Apart from careful technology planning and testing (including a hard-wired internet connection), we recommend a ratio of two-thirds online instruction (maximum), and one-third in-person teaching (minimum) to increase all forms of class engagement. If possible, particularly complex/interactive components of the course should be taught in person, or at least reiterated in a physical teaching context. In order to deal with access and connectivity issues we suggest choosing a stable platform other than Blackboard Collaborate and shift to platforms such as Uberconference, Blue Jeans or Zoom.

In sum, there are many advantages to virtual teaching: notably, you can reach a wider audience and overcome geographical constraints. However, teaching evaluations continue to emphasize the importance of in-person learning: there is no denying that as social beings, we crave face-to-face interaction.

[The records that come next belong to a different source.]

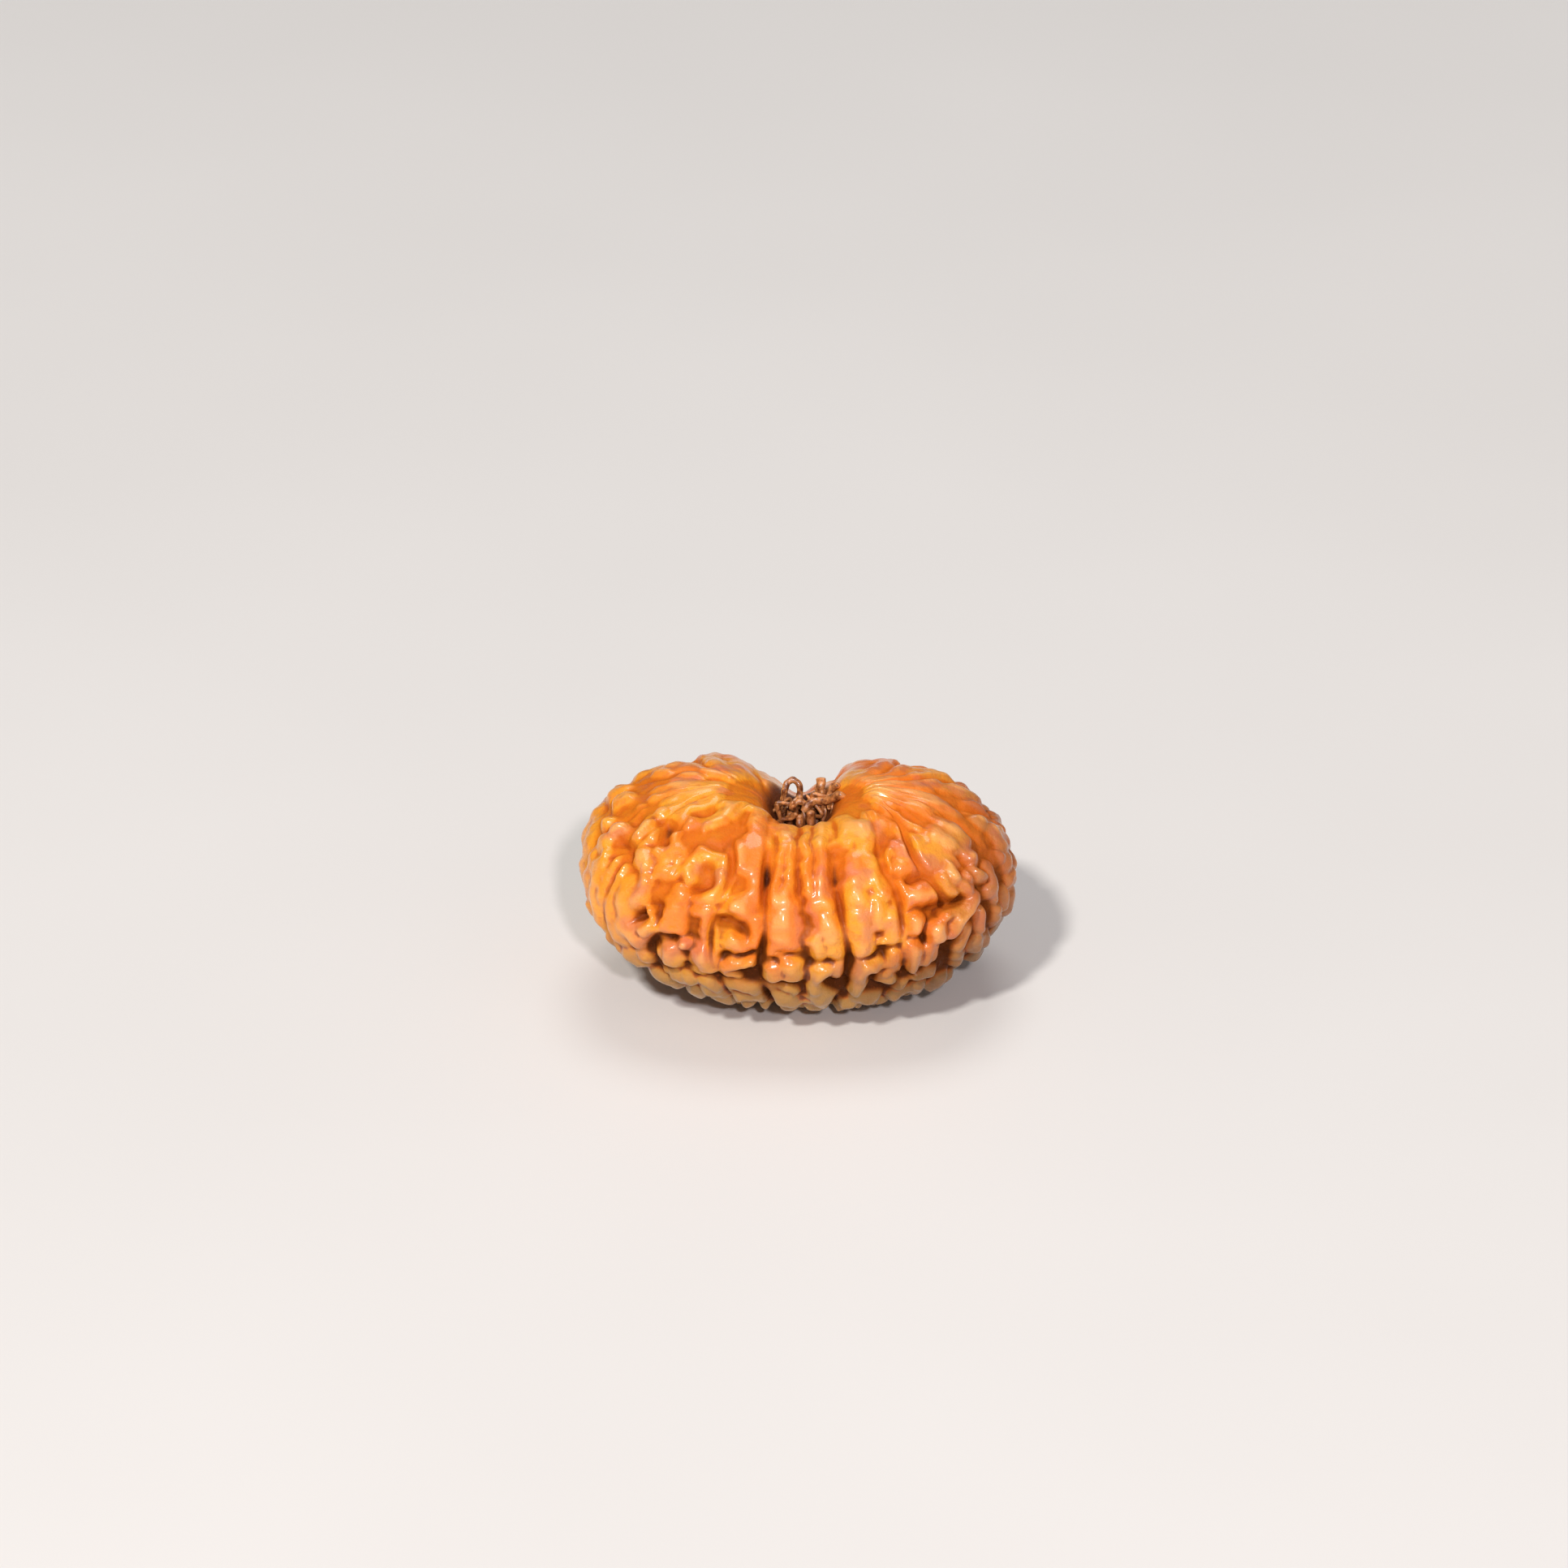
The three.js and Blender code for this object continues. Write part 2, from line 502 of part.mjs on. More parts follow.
// Ribs near the poles and knobs between them, in two columns on each face
function grownRidges() {
  const random = randomSeries(randomSeed);
  const found = [];
  const add = (west, south, east, north, half, drop) => {
    const longitude = (west + east) / 2;
    const wrapped = longitude > 180 ? longitude - 360 : longitude;
    if (!isVisibleArea(wrapped, (south + north) / 2)) found.push([west, south, east, north, half, drop]);
  };
  clefts.forEach(([west], index) => {
    const east = index + 1 < clefts.length ? clefts[index + 1][0] : clefts[0][0] + 360;
    for (const share of [0.27, 0.73]) {
      const middle = west + (east - west) * share;
      const ribHalf = 0.24 * (east - west) * widthPerDegree(middle, 60);
      add(middle, ribStart, middle, ribEnd, ribHalf, 0.1 * random());
      let latitude = knobStart + 3 * random();
      while (latitude < ribStart - 5) {
        const column = (east - west) * widthPerDegree(middle, latitude) / 2;
        const half = column * (0.44 + 0.12 * random());
        const length = 1 + 7 * random() ** 2;
        const lean = (random() - 0.5) * 3;
        const drop = 0.3 * random() ** 2;
        add(middle - lean, latitude + 3, middle + lean, latitude + 3 + length, half, drop);
        latitude += length + 4 + 5.5 * half;
      }
    }
    const lowerMiddle = west + (east - west) * (0.4 + 0.2 * random());
    const lowerHalf = 0.36 * (east - west) * widthPerDegree(lowerMiddle, -64);
    add(lowerMiddle, lowerRibStart, lowerMiddle, lowerRibEnd, lowerHalf, 0);
  });
  return found;
}

// Turns each row into points on the outer form, close enough together to follow its bend
function placed(list) {
  return list.map(([west, south, east, north, half, drop]) => {
    const count = Math.max(1, Math.ceil(Math.abs(north - south) / 6), Math.ceil(Math.abs(east - west) / 6));
    const points = [];
    for (let i = 0; i <= count; i++) {
      const share = i / count;
      points.push(outerForm(direction(west + (east - west) * share, south + (north - south) * share)));
    }
    const middle = points[0].clone().lerp(points[count], 0.5);
    const reach = 0.6 * points[0].distanceTo(points[count]);
    return { points, half, drop, middle, reach };
  });
}

function distanceToPath(p, points) {
  const segment = new THREE.Line3();
  const nearest = new THREE.Vector3();
  let least = Infinity;
  for (let i = 0; i + 1 < points.length; i++) {
    segment.set(points[i], points[i + 1]);
    const single = points[i].distanceToSquared(points[i + 1]) < 1e-8;
    const distance = single ? p.distanceTo(points[i]) : p.distanceTo(segment.closestPointToPoint(p, true, nearest));
    least = Math.min(least, distance);
  }
  return least;
}

function raise(height, p, ridges, floor) {
  let result = height;
  for (const { points, half, drop, middle, reach: pathReach } of ridges) {
    if (p.distanceTo(middle) > pathReach + half) continue;
    const reach = distanceToPath(p, points) / half;
    if (reach >= 1) continue;
    const rise = Math.min(floor - drop, steepest * half);
    result = smoothMax(result, -drop - rise + rise * (1 - reach * reach) ** crownRoundness, blend);
  }
  return result;
}

function cleftCentre(index, latitude) {
  const [middle, shift] = clefts[index % clefts.length];
  const turns = Math.floor(index / clefts.length) * 360;
  const wander = cleftWander * Math.sin(latitude / 9 + (index % clefts.length) * 2.1);
  return middle + turns + shift * smoothStep(25, 45, latitude) + wander;
}

function cleftCut(longitude, latitude) {
  const top = smoothStep(42, 58, latitude);
  const scale = widthPerDegree(longitude, latitude);
  const widest = cleftShareOfFace * scale * 360 / clefts.length;
  const halfWidth = Math.min(cleftHalfWidth + (topCleftHalfWidth - cleftHalfWidth) * top, widest);
  const depth = Math.min(cleftDepth + (topCleftDepth - cleftDepth) * top, cleftSteepness * halfWidth);
  let cut = Infinity;
  for (let index = 0; index < clefts.length; index++) {
    const turn = ((longitude - cleftCentre(index, latitude) + 540) % 360) - 180;
    const reach = Math.abs(turn) * scale / halfWidth;
    const share = clefts[index][2] * (1 + cleftUnevenness * (Math.sin(latitude / 6 + index * 1.3) - 1));
    if (reach < 1) cut = Math.min(cut, -depth * share * (1 - reach ** 1.6));
  }
  return cut;
}

// The greatest of the rounded dents or bumps at a point
function strongest(p, list) {
  const sizes = list.map(({ points, half, drop }) => drop * Math.exp(-((distanceToPath(p, points) / half) ** 2)));
  return Math.max(0, ...sizes);
}

function relief(d, p, ridges, bridges, pits, bumps) {
  const latitude = latitudeOf(d);
  const pit = Math.hypot((p.x - dipX) / pitHalfLength, p.y / pitHalfDepth);
  const outside = d.z > 0 ? smoothStep(0.55, 1.15, pit) : 1;
  const floor = lowFloorDepth + (topFloorDepth - lowFloorDepth) * smoothStep(0, 58, latitude);
  let height = raise(-floor, p, ridges, floor);
  height = Math.min(height, cleftCut(longitudeOf(d), latitude));
  height = raise(height, p, bridges, floor);
  const dent = strongest(p, pits);
  height -= Math.min(Math.max(dent + height, 0), dent);
  return (height + strongest(p, bumps)) * outside;
}

// Directions from the stone's middle in rows and columns, the columns following the clefts, and the
// triangles between them
function directionGrid() {
  const columns = clefts.length * columnShares.length;
  const directions = [new THREE.Vector3(0, 0, -1)];
  const triangles = [];
  for (let row = 1; row < rows; row++) {
    const latitude = -90 + 180 * row / rows;
    for (let index = 0; index < clefts.length; index++) {
      const west = cleftCentre(index, latitude);
      const east = cleftCentre(index + 1, latitude);
      for (const share of columnShares) directions.push(direction(west + (east - west) * share, latitude));
    }
  }
  directions.push(new THREE.Vector3(0, 0, 1));
  const top = directions.length - 1;
  const at = (row, column) => 1 + (row - 1) * columns + column % columns;
  for (let column = 0; column < columns; column++) {
    triangles.push(0, at(1, column + 1), at(1, column));
    for (let row = 1; row < rows - 1; row++) {
      triangles.push(at(row, column), at(row, column + 1), at(row + 1, column + 1));
      triangles.push(at(row, column), at(row + 1, column + 1), at(row + 1, column));
    }
    triangles.push(top, at(rows - 1, column), at(rows - 1, column + 1));
  }
  return { directions, triangles };
}

function stoneGeometry() {
  const { directions, triangles } = directionGrid();
  const bridges = placed(bridgingRidges);
  const pits = placed(visiblePits);
  const bumps = placed(visibleBumps);
  const ridges = placed([
    ...centreFaceRidges,
    ...rightInnerRidges,
    ...rightOuterRidges,
    ...leftInnerRidges,
    ...leftOuterRidges,
    ...grownRidges(),
  ]);
  const positions = directions.flatMap((d) => {
    const p = outerForm(d);
    const height = relief(d, p, ridges, bridges, pits, bumps);
    p.addScaledVector(outwards(d), height);
    return [p.x, p.y, Math.max(p.z, lowest)];
  });
  const geometry = new THREE.BufferGeometry();
  geometry.setAttribute('position', new THREE.Float32BufferAttribute(positions, 3));
  geometry.setIndex(triangles);
  return geometry;
}

function fibreGeometry({ half, points }) {
  const section = new THREE.Shape();
  for (let side = 0; side < fibreSides; side++) {
    const angle = side * 2 * Math.PI / fibreSides;
    const x = half * Math.cos(angle);
    const y = half * Math.sin(angle);
    if (side === 0) section.moveTo(x, y);
    else section.lineTo(x, y);
  }
  section.closePath();
  const path = new THREE.CatmullRomCurve3(points.map((point) => new THREE.Vector3(...point)));
  return new THREE.ExtrudeGeometry(section, { steps: fibreSteps, bevelEnabled: false, extrudePath: path });
}

function toSolid(wasm, geometry) {
  const bare = geometry.clone();
  bare.deleteAttribute('normal');
  bare.deleteAttribute('uv');
  const merged = mergeVertices(bare, 1e-4);
  return new wasm.Manifold(new wasm.Mesh({
    numProp: 3,
    vertProperties: new Float32Array(merged.attributes.position.array),
    triVerts: new Uint32Array(merged.index.array),
  }));
}

function toGeometry(solid) {
  const mesh = solid.getMesh();
  const geometry = new THREE.BufferGeometry();
  geometry.setAttribute('position', new THREE.BufferAttribute(new Float32Array(mesh.vertProperties), 3));
  geometry.setIndex(new THREE.BufferAttribute(new Uint32Array(mesh.triVerts), 1));
  return geometry;
}

function beadMesh(wasm) {
  let solid = toSolid(wasm, stoneGeometry());
  for (const fibre of fibres) solid = solid.add(toSolid(wasm, fibreGeometry(fibre)));
  const geometry = toGeometry(solid);
  geometry.computeBoundingBox();
  const middle = geometry.boundingBox.getCenter(new THREE.Vector3());
  geometry.translate(-middle.x, -middle.y, -lowest);
  geometry.computeVertexNormals();
  const material = new THREE.MeshStandardMaterial({ color: 0xc9762f, roughness: 0.42, metalness: 0 });
  const mesh = new THREE.Mesh(geometry, material);
  mesh.name = 'bead';
  return mesh;
}

const wasm = await Module();
wasm.setup();

const rudraksha = new THREE.Group();
rudraksha.add(beadMesh(wasm));

export default rudraksha;
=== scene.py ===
"""A rudraksha stone with seventeen faces on a pale studio floor.

The stone's surface is worked out again here from the same form, clefts, ridges and knobs as its solid, on
a much finer grid, and takes the place of that solid. The fibres in the pit are a piece of their own.
Places on the stone are a longitude and a latitude in degrees: longitude 0 is the middle of the front (-Y),
it grows towards +X, and latitude 90 is the top. Lengths are in millimetres until a mesh is made, and in
metres for the floor and the lights.
"""
import math

import bpy
import numpy as np
from mathutils import Matrix, Vector, noise


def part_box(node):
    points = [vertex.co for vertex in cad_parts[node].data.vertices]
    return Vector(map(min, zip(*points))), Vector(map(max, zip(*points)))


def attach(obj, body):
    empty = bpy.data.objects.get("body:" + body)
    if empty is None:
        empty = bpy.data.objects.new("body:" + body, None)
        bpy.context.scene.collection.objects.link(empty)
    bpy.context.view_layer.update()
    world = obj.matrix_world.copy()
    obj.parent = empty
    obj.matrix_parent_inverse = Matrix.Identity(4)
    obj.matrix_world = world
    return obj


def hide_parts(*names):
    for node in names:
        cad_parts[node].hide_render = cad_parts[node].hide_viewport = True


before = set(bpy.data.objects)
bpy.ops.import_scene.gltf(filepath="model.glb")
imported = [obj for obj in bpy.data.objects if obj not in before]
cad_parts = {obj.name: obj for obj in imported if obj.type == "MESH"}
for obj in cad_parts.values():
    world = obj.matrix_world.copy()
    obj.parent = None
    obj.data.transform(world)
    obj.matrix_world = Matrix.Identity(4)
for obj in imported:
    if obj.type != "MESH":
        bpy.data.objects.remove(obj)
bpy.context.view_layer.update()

# Driving dimensions of the outer form
HALF_LENGTH = 16.2
HALF_DEPTH = 11.9
HALF_HEIGHT = 8.25
SIDE_ROUNDNESS = 2.42
TOP_ROUNDNESS = 2.23
END_LIFT = 1.1
SIDE_TILT = 0.022

# The front and back faces widen towards the top, from the latitude with the first cosine, over this much of
# the cosine, at most this many times as far, and by this much
SPREAD_START = 0.8
SPREAD_RANGE = 0.5
SPREAD_LIMIT = 1.3
SPREAD_GAIN = 1.85

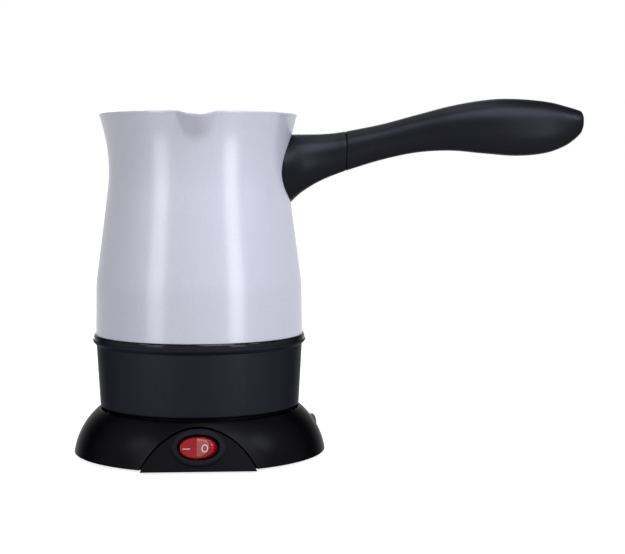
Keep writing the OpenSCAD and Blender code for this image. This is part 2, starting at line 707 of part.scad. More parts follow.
module switch_terminals() color("#c9a24b")
    at_switch() {
        for (x = [-terminal_x, 0, terminal_x]) translate([x, 0, -block_inner - 0.1]) mirror([0, 0, 1])
            tab(switch_tab_w, tab_t, terminal_l + block_wall + 0.1);
        for (x = [-terminal_x, terminal_x]) translate([x, 0, -block_inner]) cylinder(d = 2.6, h = 0.2);
        translate([-1.4, -ear_y - ear_t / 2, -block_inner]) cube([2.8, 2 * ear_y + ear_t, 0.3]);
        difference() {
            for (side = [-1, 1]) translate([-0.9, side * ear_y - ear_t / 2, -block_inner])
                cube([1.8, ear_t, block_inner - blade_depth + 0.9]);
            translate([0, 0, -blade_depth]) rotate([90, 0, 0])
                cylinder(d = blade_rod_d + 2 * running_fit, h = 4 * ear_y, center = true);
        }
    }

module neon_lamp() color("#f0a070")
    at_rocker() translate([-lamp_l / 2, 0, web_top + lamp_d / 2]) rotate([0, 90, 0]) {
        cylinder(d = lamp_d, h = lamp_l - lamp_d / 2);
        translate([0, 0, lamp_l - lamp_d / 2]) sphere(d = lamp_d);
    }

module lamp_resistor() color("#c8b48a")
    at_rocker() translate([-2.5, lamp_d / 2 + resistor_d / 2 + seat_gap, web_top + resistor_d / 2])
        rotate([0, 90, 0]) {
            cylinder(d = resistor_d, h = 5);
            translate([0, 0, -1]) cylinder(d = 0.5, h = 7);
        }

// ---- cord inlet ----
clamp_r = base_r - 11;
clamp_half = 8;
clamp_post_d = 6;
clamp_screw_d = 2.5;
clamp_t = 2.4;
collar_out = 1.3;
terminal_block_r = base_r - 25;
block_size = [12, 21, 8];
pole_pitch = 6.6;
pole_z = cover_top_z + 4.4;

module along_cord(d, from, to) translate([from, 0, inlet_z]) rotate([0, 90, 0]) cylinder(d = d, h = to - from);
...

We sought to balance these competing concerns by experimenting with a mixed-method teaching model. By ensuring that the students had time to bond with the instructor in person over the first few sessions, and by having a teaching assistant physically present in the classroom at all times, we were able to reap the benefits of virtually teaching while maintaining the personal relationship built from face-to-face interaction. Because of the small sample size, technological glitches, and the challenges of teaching a predominantly ESOL audience, it is hard to form a definitive conclusion on the merits of this approach. However, we believe that with some fine-tuning, the mixed-method model has the potential to be an effective and economical teaching approach.